About a year ago, we had some new friends over for dinner. They were lovely, their (3) children were lovely, and we had a lovely time. As I was newly pregnant with Rowan, I was closely observing the wife’s parenting-several-children-at-one-time-with-MAKEUP-ON-and-NO-YELLING skills.
At some point during the evening, as she and I were discussing our lives as mamas and all that it entails, she commented, “I’m just really good at being a mom”.
For some reason, this statement struck me the wrong way. I couldn’t really figure it out. I mean, she clearly WAS a good mom (after dinner, her 6 year old daughter recited a several stanza classical poem for us, while she calmly dealt with her younger sons’ repeated breakdowns), and what’s more, I really liked her. So I knew it wasn’t irritation or jealousy (ok, maybe a bit of jealousy).
I’ve reflected on this conversation a lot over the last year. It always surprises me how that one moment towered over the rest. For a long time, I wasn’t able to shake the feeling it left me with…. nor figure out what feeling it really was – until I realized that what I actually heard her say was, “it’s really easy for me to be a good mom”.
What was pushing my buttons the wrong way was the idea that she was a good mom because it was easy for her, and I must not be because it isn’t easy for me. Let me clear it up further – IT’S NOT EASY FOR ME. And somehow, somewhere along the way, I got the two confused.
Now, I realize that I’ve always had this filter – whenever I see a mom laughing and chasing her kids at a park, I assume that they’re having a good time because it’s just so easy for her to shut out the world and focus on spending time with her kids. A mom successfully juggling morning wake up/meal prep/school drop off must be doing a great job because it’s a breeze for her and she’s just going to take a nap later anyways. Parents who refuse to simply plunk their kids in front of the tv must never have anything else that they desperately need to be doing.
And it’s not that I don’t do these things – but somehow, deep down, I’ve felt like I’m not good at them because they’re not always easy for me.

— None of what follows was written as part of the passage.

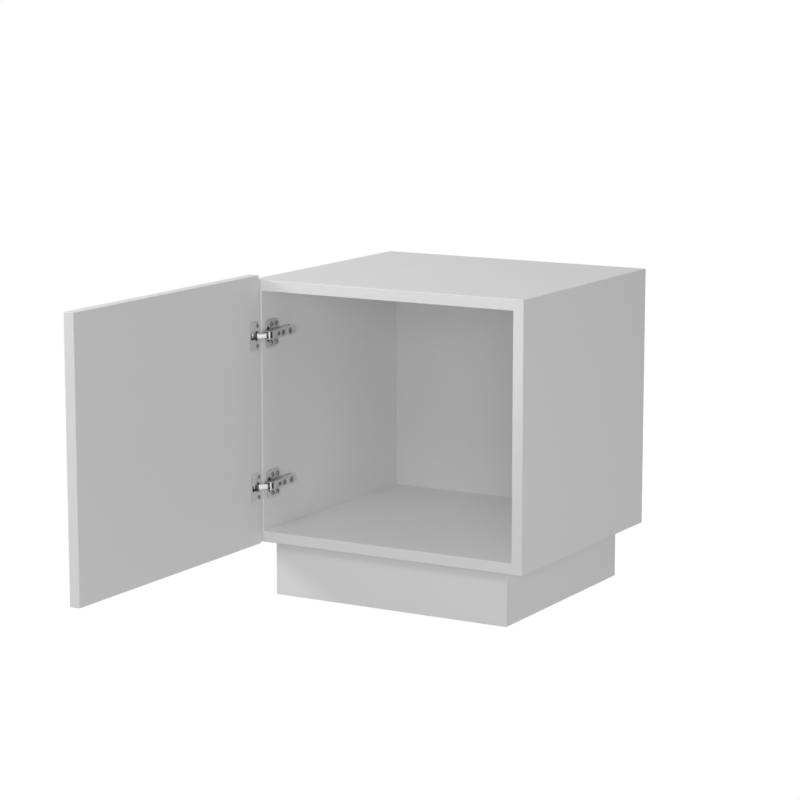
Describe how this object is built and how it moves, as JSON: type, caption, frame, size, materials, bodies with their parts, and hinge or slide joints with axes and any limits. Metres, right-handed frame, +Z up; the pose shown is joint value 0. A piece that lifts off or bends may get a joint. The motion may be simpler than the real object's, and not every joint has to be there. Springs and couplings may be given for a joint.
{
  "type": "storage side table with door",
  "caption": "Square white cabinet side table on a set-back plinth, with a flat door hung on the left by concealed hinges and an open storage space.",
  "frame": {"origin": "on the floor, under the middle of the front plinth board's thickness and of the cabinet's width", "axes": "+X to the right seen from the front, +Y to the back, +Z up; the door stands open at a right angle, towards -Y"},
  "size_m": [0.5227, 0.9912, 0.5585],
  "materials": {
    "white_lacquer": "fibreboard with satin white lacquer",
    "white_back": "fibreboard with matte white face",
    "tongue_hardboard": "bare hardboard",
    "block_softwood": "planed softwood",
    "nickel_steel": "nickel-plated pressed steel",
    "nickel_zinc": "nickel-plated casting",
    "steel_pin": "ground steel",
    "spring_steel": "spring steel strip",
    "screw_steel": "bright zinc plate"
  },
  "bodies": {
    "cabinet": {"back_panel": "white_back", "back_panel_screws": "screw_steel", "bottom_board": "white_lacquer", "corner_block_back_left": "block_softwood", "corner_block_back_right": "block_softwood", "corner_block_front_left": "block_softwood", "corner_block_front_right": "block_softwood", "corner_block_screws": "screw_steel", "left_side": "white_lacquer", "lower_arm": "nickel_steel", "lower_depth_screw": "screw_steel", "lower_link": "nickel_steel", "lower_link_rivets": "steel_pin", "lower_locating_pegs": "steel_pin", "lower_locking_screw": "screw_steel", "lower_mounting_plate": "nickel_zinc", "lower_overlay_screw": "screw_steel", "lower_plate_screws": "screw_steel", "plinth_back": "white_lacquer", "plinth_front": "white_lacquer", "plinth_left": "white_lacquer", "plinth_right": "white_lacquer", "right_side": "white_lacquer", "spline_bottom_left": "tongue_hardboard", "spline_bottom_right": "tongue_hardboard", "spline_top_left": "tongue_hardboard", "spline_top_right": "tongue_hardboard", "top_board": "white_lacquer", "upper_arm": "nickel_steel", "upper_depth_screw": "screw_steel", "upper_link": "nickel_steel", "upper_link_rivets": "steel_pin", "upper_locating_pegs": "steel_pin", "upper_locking_screw": "screw_steel", "upper_mounting_plate": "nickel_zinc", "upper_overlay_screw": "screw_steel", "upper_plate_screws": "screw_steel"},
    "door": {"door_panel": "white_lacquer", "upper_cup": "nickel_steel", "upper_cup_screws": "screw_steel", "upper_pivot_pin": "steel_pin", "upper_closing_spring": "spring_steel", "lower_cup": "nickel_steel", "lower_cup_screws": "screw_steel", "lower_pivot_pin": "steel_pin", "lower_closing_spring": "spring_steel"}
  },
  "joints": [
    {"name": "door_swing", "type": "hinge", "parent": "cabinet", "child": "door", "pos_m": [-0.2527, -0.0365, 0.322], "axis": [0, 0, 1], "range_deg": [-5, 90]}
  ]
}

It’s actually ridiculous if you think about it – would you say that you’re not good at your job because it’s difficult for you? No, in fact – the harder your job is, the more likely you may be to feel a sense of pride and accomplishment in your ability to stick with it and get the job done. Would you say that you’re not good at exercising because it’s really challenging? The opposite – the more resistance you face, the sweeter the reward. And we know this, intuitively.

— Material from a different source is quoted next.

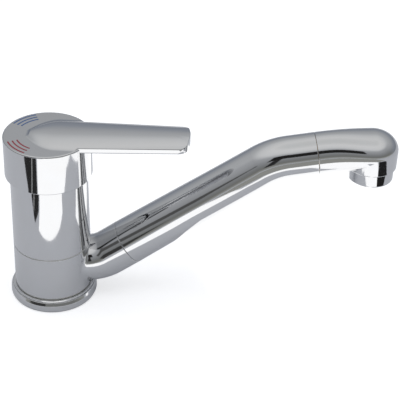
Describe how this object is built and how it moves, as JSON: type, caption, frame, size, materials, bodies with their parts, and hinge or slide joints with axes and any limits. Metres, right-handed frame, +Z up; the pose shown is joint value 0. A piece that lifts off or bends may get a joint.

There are a lot of great parenting articles finding their way around the internet right now. Some are about how to look on the bright side of parenting, and others are about facing the challenges. I find myself in the middle – and I have a feeling I’m not alone. Because life as a mom is indeed full of bright, shiny, funny, memorable, endearing, and precious moments. But it can also contain such harsh realities as death, prolonged illness, very little sleep, behavioral issues, life transitions, sibling rivalry, teething, bullying, and maybe above all – OUR HUMANITY. I’m all for a posture of gratitude and contentment. But I also have to be realistic, and honest – IT’S NOT EASY FOR ME.
So, why do I make it even harder for myself by believing that to truly be a good mom, that it should always be easy for me? What if I was able to hold the two together, in the beautiful tension that all good and truly meaningful things share?

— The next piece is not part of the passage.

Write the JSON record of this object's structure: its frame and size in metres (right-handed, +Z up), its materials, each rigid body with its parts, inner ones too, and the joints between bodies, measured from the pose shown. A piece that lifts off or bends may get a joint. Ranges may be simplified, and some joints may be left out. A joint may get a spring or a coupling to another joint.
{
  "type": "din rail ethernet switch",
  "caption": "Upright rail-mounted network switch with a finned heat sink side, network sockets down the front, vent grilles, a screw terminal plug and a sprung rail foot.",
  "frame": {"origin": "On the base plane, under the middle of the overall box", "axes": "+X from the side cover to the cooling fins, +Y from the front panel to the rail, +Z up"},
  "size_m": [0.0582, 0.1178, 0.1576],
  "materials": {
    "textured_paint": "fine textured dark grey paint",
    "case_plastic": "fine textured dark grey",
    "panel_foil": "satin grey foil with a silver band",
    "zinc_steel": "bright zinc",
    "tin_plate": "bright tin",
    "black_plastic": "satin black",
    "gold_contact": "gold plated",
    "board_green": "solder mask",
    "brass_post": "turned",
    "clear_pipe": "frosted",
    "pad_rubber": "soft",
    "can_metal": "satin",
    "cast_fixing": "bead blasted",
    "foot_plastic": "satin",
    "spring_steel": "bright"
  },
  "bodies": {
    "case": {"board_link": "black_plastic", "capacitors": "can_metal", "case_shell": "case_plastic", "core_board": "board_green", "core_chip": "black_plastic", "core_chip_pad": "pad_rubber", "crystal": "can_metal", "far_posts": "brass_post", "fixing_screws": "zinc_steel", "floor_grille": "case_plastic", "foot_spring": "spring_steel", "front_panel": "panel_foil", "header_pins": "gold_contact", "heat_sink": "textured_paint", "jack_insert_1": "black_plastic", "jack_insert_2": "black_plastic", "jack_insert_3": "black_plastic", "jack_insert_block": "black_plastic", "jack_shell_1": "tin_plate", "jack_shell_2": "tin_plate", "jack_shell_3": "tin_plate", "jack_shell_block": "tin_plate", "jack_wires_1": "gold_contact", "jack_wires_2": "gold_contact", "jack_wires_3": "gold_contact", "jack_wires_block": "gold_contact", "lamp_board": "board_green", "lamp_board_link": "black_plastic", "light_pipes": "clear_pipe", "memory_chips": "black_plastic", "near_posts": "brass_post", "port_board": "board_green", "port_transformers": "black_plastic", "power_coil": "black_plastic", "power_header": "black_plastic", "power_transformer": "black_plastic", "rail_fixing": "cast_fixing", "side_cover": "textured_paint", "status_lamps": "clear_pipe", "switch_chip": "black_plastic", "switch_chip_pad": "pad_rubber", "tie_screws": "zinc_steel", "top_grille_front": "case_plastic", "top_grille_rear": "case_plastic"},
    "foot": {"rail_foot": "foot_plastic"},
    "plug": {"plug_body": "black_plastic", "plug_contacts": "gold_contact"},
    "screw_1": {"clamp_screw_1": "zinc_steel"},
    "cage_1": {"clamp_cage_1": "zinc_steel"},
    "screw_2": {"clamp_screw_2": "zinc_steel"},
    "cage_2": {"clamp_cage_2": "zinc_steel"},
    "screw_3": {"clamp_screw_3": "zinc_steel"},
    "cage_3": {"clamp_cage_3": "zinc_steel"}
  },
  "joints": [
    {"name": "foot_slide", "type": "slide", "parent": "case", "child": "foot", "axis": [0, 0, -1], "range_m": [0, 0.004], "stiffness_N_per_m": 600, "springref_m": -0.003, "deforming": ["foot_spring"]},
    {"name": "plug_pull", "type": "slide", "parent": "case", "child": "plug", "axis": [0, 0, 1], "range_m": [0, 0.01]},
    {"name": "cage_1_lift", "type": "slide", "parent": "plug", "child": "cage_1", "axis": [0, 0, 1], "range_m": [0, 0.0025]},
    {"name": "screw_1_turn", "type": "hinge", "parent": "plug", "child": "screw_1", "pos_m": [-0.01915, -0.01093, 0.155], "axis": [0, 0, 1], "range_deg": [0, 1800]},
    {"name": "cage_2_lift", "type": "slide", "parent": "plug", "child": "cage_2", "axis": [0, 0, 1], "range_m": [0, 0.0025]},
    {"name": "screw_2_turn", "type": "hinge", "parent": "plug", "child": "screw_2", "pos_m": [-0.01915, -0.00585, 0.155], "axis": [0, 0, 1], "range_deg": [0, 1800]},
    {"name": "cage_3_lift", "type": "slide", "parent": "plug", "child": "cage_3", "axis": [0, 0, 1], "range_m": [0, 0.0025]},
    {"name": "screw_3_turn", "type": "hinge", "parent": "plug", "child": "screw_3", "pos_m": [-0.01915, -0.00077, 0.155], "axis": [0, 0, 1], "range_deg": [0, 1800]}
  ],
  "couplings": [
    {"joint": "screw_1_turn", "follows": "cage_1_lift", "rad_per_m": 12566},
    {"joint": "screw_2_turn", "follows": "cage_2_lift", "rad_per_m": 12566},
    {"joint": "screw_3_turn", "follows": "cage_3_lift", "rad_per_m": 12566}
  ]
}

I’m going to be like my new friend. I’m going to believe that I am really good at being a mom. Not because it’s easy for me, or because I always do the right thing. In fact, part of the reason I’m good at being a mom is BECAUSE it isn’t easy for me.
I’m not going to feel sorry for myself that it’s not always easy. I’m going to “find my size” in the joy of choosing a life that requires me to grow and stretch and reach. And I’m going to dare to believe that I’m not alone (if I am, and it really is easy for the rest of you, please don’t say anything. Ssshhhhhhh).
Another wonderful thing floating around online right now is this video: showing a series of moms who describe themselves quite negatively, only to then be blown away by footage of their own kids’ descriptions of them. I wonder how many of these moms were viewing their daily struggles and actions through the filter of whether pouring all of their heart, body and soul into another person was easy for them or not. Maybe if we saw ourselves the way our children did, we would be asking very different things of ourselves. Maybe we could believe that we are good moms.
Sometimes I get impatient and have a hard time keeping my cool. And I’m a really good mom.
I grit my teeth and usually punch or elbow my husband when the morning call comes too early. And I’m really good at being a mom.
Sometimes I feel empty and like I have nothing left to give. And I’m a great mom.
I often don’t know how to engage my son and wish I was more creative and imaginative with him. And I’m a really good mom.
I really struggle not to get angry when things don’t go smoothly during our morning routine. And I’m a good mom.
Sometimes I want to give up and go away and live another life. And I’m really good at being a mom.
My favorite sweet-nothing to whisper to Aiden at bedtime is, “I’m so happy to be your mom”. I usually feel like saying it after a really hard day. It’s when we both need to hear it the most.
Maybe it would be nice to whisper instead, “it’s so easy to be your mom.” But really, even as I say it, I feel it’s emptiness, the way it falls flat. We all know the familiar refrain of “love is a choice”. I think that loving a child, with all of the intention and forgiveness and learning that it takes, is best characterized by it’s choosing. I choose to be a good mom, because I want to be one.